По различным оценкам, каратели потеряли во время февральской самообороны от десяти до тринадцати убитых и несколько раненых. В ночь с 11 на 12 февраля подпольщики совместно с населением уничтожили нескольких доносчиков, в том числе полицейских Збара и Катенко, которые помогали карателям находить схроны, то есть законспирированные помещения, в основном подвалы, боковые комнатки и специально вырытые бункера, в которых прятались люди, прежде всего женщины и дети. Следует сказать, что строительство таких тайников в гетто развернулось еще в 1942 году. Доносчики помогли гитлеровцам схватить во время февральской «акции» одного из наиболее опытных строителей схронов — Юделя Боровика. Несмотря на жестокие пытки, Боровик не выдал ни одного тайника и был зверски убит фашистами. Когда каратели обнаруживали схрон, а его обитатели отказывались выходить, гитлеровцы взрывали убежище вместе с находящимися там людьми. Были случаи, когда евреи прятались в дымоходах и колодцах. Во время «акции» были случаи самоубийств. Покончили с собой пекарь Цви Видер, парикмахер Шлёма Янкелев, дочь аптекаря Таня Тат, учительница Францишка Хорович, работавшая техническим секретарем в юденрате. Отказался добровольно выйти из дома Йоэль Фуксман, немцы расстреляли его на месте (улица Польная, 17).
Мой отец настоял на том, чтобы я вместе с матерью направился на время «акции» в пекарню, и поручил мне заботу о матери. Сам он весь период этих событий находился на одном из пунктов самообороны, передав управление пекарней, продолжающей выпекать хлеб, своему заместителю, мужу маминой сестры Абраму Калинскому. У мамы было фиктивное удостоверение работницы пекарни (рабочие предприятий гетто пользовались во время февральской «акции» ограниченной неприкосновенностью). У меня такого удостоверения не было, и поэтому мое пребывание в пекарне было нелегальным. Фашисты явились в пекарню в последний день «акции». Они приказали всем работникам, кроме Абрама Калинского, выйти из помещения и построиться на дворе. Они стали проверять служебные удостоверения. Удостоверение мамы проверку прошло. Когда очередь стала приближаться ко мне (я встал последним), я вышел из строя и подошел к немцу, сказав, что мое удостоверение взяли продлить и я пойду за заведующим, немец кивнул, и я зашел в складское помещение и спрятался за мешками с мукой. Я переждал некоторое время и, когда все утихло, вышел. Немцев уже не было, и я вздохнул. Ни маму, ни кого-либо другого не тронули.

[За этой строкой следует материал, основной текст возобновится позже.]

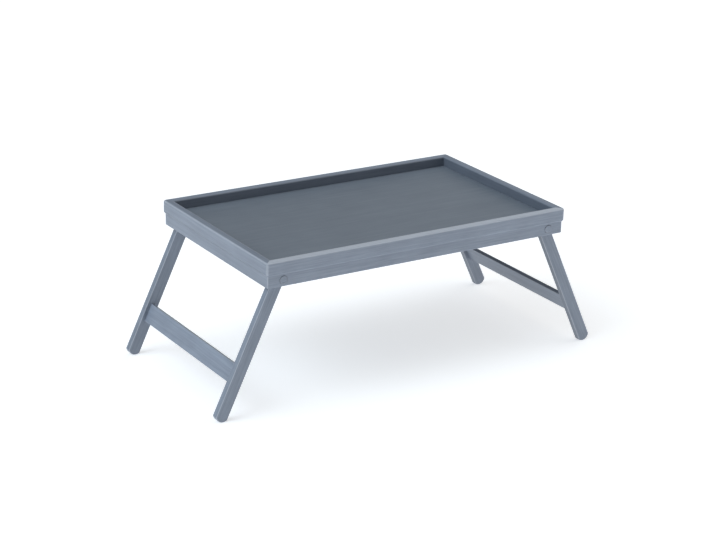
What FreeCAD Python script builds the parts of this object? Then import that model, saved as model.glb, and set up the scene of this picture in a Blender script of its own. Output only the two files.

За день или два до конца «акции» в пекарню пришел молодой еврейский полицейский по фамилии Кусевицкий (наш сосед с первого этажа дома на Ченстоховской, где мы жили в гетто) со своей невестой, красивой девушкой по фамилии Кан (она училась в старшем классе моей школы). Кусевицкий попросил Абрама Калинского разрешить ему оставить невесту в пекарне. Дядя разрешил, и мы спрятали девушку на чердаке. Она все время плакала и рассказывала страшную историю. Гитлеровцы схватили и погнали в колонне ее и мать Кусевицкого. Когда тот узнал об этом, он успел подбежать к старшему гитлеровцу и на правах полицейского попросил освободить обеих женщин. Подумав, немец сказал: «Nur eine!» («Только одну!») Просьбы и уговоры не возымели действия, каратель был неумолим. Тогда мать приказала сыну взять невесту: «Я уже пожила…» Поколебавшись, сын послушался матери и взял невесту.